- Exercise directions -
Count how many lines hold the string "from". Give that number alone.

- Stored data -
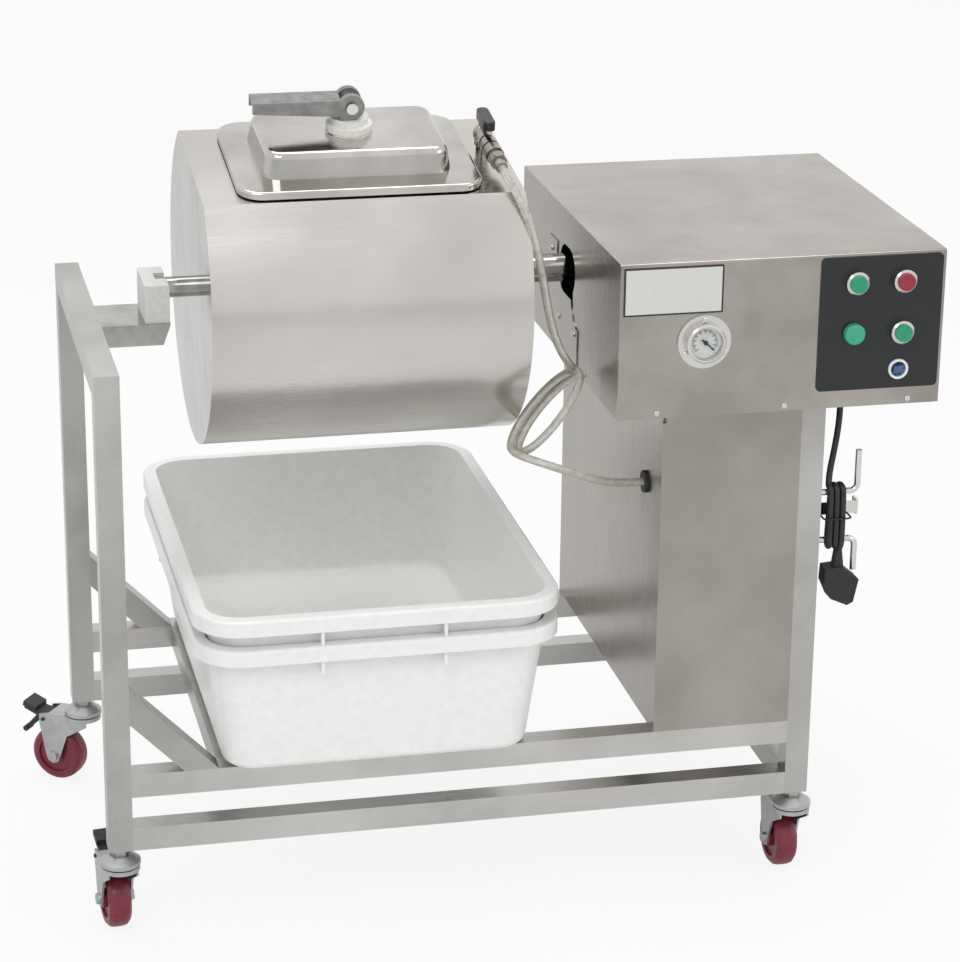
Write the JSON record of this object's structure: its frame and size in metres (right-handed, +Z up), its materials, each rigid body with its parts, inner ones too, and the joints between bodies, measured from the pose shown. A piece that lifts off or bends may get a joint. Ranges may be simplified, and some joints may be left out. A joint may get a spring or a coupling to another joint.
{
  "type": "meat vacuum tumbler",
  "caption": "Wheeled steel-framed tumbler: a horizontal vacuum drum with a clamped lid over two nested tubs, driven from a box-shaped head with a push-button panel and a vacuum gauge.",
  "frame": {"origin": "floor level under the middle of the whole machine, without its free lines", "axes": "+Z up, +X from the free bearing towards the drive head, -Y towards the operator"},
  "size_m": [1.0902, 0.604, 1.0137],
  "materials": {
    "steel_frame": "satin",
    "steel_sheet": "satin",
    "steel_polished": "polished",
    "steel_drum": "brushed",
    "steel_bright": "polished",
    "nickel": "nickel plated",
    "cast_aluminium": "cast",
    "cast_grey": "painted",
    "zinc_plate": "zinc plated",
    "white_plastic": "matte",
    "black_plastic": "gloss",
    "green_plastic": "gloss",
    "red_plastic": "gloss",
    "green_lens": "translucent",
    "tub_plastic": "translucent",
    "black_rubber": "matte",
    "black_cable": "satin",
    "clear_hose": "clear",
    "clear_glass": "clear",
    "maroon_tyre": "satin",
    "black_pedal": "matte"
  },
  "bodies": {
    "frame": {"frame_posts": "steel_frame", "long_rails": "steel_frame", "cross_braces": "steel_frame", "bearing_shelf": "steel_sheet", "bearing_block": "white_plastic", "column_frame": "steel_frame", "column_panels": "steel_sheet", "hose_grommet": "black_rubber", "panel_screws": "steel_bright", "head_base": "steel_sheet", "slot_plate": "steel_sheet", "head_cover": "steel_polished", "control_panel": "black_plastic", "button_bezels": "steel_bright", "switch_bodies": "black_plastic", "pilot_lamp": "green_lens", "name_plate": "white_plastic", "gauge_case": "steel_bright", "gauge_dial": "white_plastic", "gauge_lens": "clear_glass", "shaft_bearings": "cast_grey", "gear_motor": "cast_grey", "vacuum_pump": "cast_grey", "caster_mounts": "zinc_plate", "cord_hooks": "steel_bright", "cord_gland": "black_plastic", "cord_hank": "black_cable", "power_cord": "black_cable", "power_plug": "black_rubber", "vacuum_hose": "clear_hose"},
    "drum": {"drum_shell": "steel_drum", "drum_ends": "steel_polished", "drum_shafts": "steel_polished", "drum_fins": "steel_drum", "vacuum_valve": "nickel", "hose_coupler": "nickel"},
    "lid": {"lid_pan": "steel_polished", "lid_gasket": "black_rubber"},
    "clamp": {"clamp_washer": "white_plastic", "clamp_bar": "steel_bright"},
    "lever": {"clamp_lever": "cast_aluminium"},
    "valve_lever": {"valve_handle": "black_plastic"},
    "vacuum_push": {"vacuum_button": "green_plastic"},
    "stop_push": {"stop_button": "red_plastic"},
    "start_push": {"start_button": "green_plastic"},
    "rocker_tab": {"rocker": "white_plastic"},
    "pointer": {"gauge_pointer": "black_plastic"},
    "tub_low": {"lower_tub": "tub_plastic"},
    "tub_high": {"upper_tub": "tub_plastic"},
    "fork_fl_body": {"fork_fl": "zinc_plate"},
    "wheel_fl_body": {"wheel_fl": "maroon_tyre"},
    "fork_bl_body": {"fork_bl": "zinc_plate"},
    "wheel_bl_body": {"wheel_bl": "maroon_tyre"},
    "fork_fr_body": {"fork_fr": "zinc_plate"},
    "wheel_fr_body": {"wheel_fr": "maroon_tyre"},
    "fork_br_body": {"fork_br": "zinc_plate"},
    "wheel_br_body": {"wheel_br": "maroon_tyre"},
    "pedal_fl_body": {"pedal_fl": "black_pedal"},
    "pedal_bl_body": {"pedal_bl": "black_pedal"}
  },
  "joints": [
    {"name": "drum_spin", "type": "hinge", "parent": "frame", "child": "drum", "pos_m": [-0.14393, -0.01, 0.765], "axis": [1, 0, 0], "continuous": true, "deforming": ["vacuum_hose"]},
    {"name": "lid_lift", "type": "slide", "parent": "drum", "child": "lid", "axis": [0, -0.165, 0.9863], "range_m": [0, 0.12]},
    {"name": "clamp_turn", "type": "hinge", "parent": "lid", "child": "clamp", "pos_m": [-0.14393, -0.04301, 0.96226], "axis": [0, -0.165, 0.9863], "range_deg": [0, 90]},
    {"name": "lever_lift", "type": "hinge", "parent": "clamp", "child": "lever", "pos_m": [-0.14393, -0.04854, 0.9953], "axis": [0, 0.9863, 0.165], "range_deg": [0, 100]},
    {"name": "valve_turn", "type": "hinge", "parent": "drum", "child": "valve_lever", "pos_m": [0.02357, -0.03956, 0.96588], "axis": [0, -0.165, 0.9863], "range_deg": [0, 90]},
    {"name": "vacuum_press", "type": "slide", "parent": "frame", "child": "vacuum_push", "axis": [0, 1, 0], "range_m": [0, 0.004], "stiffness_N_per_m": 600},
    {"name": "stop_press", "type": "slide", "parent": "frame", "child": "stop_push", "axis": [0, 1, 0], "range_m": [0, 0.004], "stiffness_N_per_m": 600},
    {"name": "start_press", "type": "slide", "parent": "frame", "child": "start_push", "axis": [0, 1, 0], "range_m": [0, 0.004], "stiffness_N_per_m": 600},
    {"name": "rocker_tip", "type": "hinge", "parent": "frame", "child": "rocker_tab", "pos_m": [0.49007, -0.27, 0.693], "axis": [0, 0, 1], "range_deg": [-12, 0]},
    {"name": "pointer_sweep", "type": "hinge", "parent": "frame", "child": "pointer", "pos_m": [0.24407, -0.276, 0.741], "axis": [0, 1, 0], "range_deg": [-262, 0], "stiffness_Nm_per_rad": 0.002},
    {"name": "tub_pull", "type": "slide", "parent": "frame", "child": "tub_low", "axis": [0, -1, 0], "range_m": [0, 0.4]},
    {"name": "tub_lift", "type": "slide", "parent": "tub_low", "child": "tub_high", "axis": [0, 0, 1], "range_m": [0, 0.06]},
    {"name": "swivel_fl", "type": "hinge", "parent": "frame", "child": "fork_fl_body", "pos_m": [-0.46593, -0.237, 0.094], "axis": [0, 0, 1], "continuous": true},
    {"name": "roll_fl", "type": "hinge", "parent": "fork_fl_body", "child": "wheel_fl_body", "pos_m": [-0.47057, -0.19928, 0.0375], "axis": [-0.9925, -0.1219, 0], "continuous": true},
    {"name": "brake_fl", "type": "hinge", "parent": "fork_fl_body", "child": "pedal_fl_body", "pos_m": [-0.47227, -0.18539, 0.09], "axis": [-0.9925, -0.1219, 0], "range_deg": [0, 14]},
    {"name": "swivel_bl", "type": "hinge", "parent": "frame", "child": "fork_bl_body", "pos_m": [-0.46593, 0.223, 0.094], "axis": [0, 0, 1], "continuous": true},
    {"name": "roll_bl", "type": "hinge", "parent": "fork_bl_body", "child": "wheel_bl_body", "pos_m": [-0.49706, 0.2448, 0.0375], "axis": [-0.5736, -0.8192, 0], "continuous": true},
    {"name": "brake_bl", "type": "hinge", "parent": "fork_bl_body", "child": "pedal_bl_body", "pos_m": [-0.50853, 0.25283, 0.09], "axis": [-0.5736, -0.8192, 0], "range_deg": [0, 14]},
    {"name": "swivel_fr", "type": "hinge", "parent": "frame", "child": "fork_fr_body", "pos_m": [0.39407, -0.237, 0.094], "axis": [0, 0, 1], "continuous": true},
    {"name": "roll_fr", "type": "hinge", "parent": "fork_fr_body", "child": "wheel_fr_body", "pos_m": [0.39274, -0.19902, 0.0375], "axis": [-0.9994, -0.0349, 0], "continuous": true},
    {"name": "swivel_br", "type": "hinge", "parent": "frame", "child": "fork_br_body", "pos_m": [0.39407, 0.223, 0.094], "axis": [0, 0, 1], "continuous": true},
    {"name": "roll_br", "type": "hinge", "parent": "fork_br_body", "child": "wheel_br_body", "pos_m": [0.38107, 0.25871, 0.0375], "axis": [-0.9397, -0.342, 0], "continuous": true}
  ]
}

- Answer -
3